The Soviet Union—now the Russian Federation—was assumed incapable of competing with America’s high-tech innovation. Moscow, meanwhile, determined that only a large arsenal of nuclear weapons could withstand the American threat. Mutual assured destruction (MAD), or so the argument went, prevented either the Russians or the Americans from using nuclear weapons against one another in war.
Deterrence Is Dead
Even if this interpretation of Cold War history and modern Russo-American nuclear weapons policies were accurate (and there’s plenty of evidence suggesting that even during the Cold War, Moscow believed it could win a nuclear war), the fact that Moscow today is threatening to use nuclear weapons in a “special military operation” in Ukraine indicates that the purported stabilizing aspect of MAD is dead.
Deterrence as we’ve understood the term is dead for the simple reason that America’s foes have cracked the code on how to use military force or even the threat of military action to deter the United States from deploying its own defensive measures against those aggressive actions. In Ukraine, where the Russians are clearly the aggressors, the United States understandably worries about escalation. We fear escalation because our leaders, while they may not admit this publicly, have rendered America vulnerable to nuclear blackmail and escalation.
All of this could have been avoided—and can still be overcome today—with the right mixture of political will, massive infusion of tax dollars, and a belief in U.S. know-how to overcome the grave situation.
Today, America finally has the capabilities to build a space-based missile defense system. It will be costly; but nothing could be costlier than the lives lost and destruction wrought from a nuclear attack on the United States or its allies.
Hypersonic Weapons Needed
Similarly, hypersonic weapons have been stuck in development hell for 20 years. Sadly, America’s enemies—both China and, to a lesser extent, Russia—have developed and are perfecting the technology. The United States has its own arsenal under construction. Here again, America is “leading from behind.” Russia has already attempted to deploy a hypersonic missile in Ukraine with mixed results. The mere deployment, even if unsuccessful, of such an experimental weapon in combat allows for Russia’s military scientists to make modifications and learn more about the potential of the weapon.
China’s hypersonic program is much more sophisticated than Russia’s and is designed to directly threaten the continental United States.

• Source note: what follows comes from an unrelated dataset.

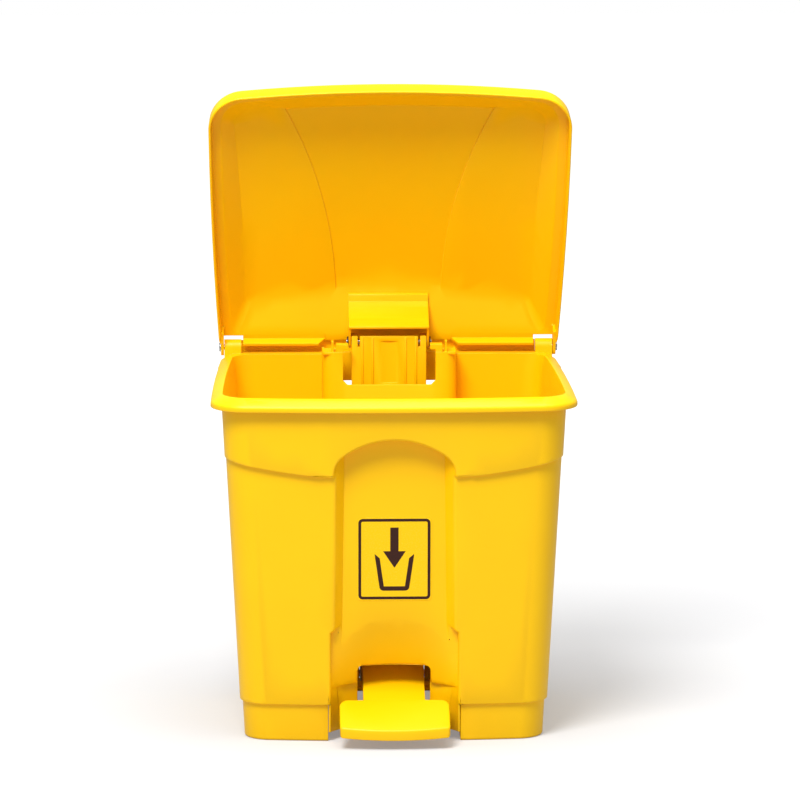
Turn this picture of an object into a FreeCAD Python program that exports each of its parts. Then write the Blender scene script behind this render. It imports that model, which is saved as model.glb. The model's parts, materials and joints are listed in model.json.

What’s more, the United States lacks the kind of early warning and air defense systems needed to detect and destroy hypersonic weapons that may be heading toward the American mainland.
Most defense experts believe that the United States government should invest in a layered network of sophisticated satellites that would be capable of tracking incoming hypersonic weapons and deploying effective countermeasures against those weapons as they approach their American targets.
The United States is facing a potential world war that it might lose because it has failed to make investments into the systems it needs to protect itself. We are now beholden to the violent whims and irrational threats of our rivals when, given America’s high-tech capabilities, no country should have the means to threaten us as Russia and China—even Iran and North Korea—possess.
America’s elite fear embracing new technology at the start of this new, possibly nuclear, world war for fear that they could upset whatever balance they believe still exists in the world. In order to catch up to reality, however, American leaders will have to fundamentally reorder their standard operating procedures. America needs to adapt to the demands of 21st-century warfare. After two failed wars in the Middle East, a little strategic innovation is just what history has ordered.
Failure to adapt to the changing environment will lead to our country’s ruin, just as it destroyed the Austro-Hungary or Ottoman Empires in World War I.
The crisis we now face is also an opportunity. It is the chance for us to completely end-run the nefarious plans of our enemies before they can engage in the horrific strikes that may precipitate another, devastating world war. The arrival of this revolutionary defensive technology would immediately restore deterrence and remove the risk of nuclear world war. American leaders should demand an immediate, robust program for space-based missile and hypersonic weapons defense before our enemies decide to exploit the weaknesses we’ve allowed to form in our national defense.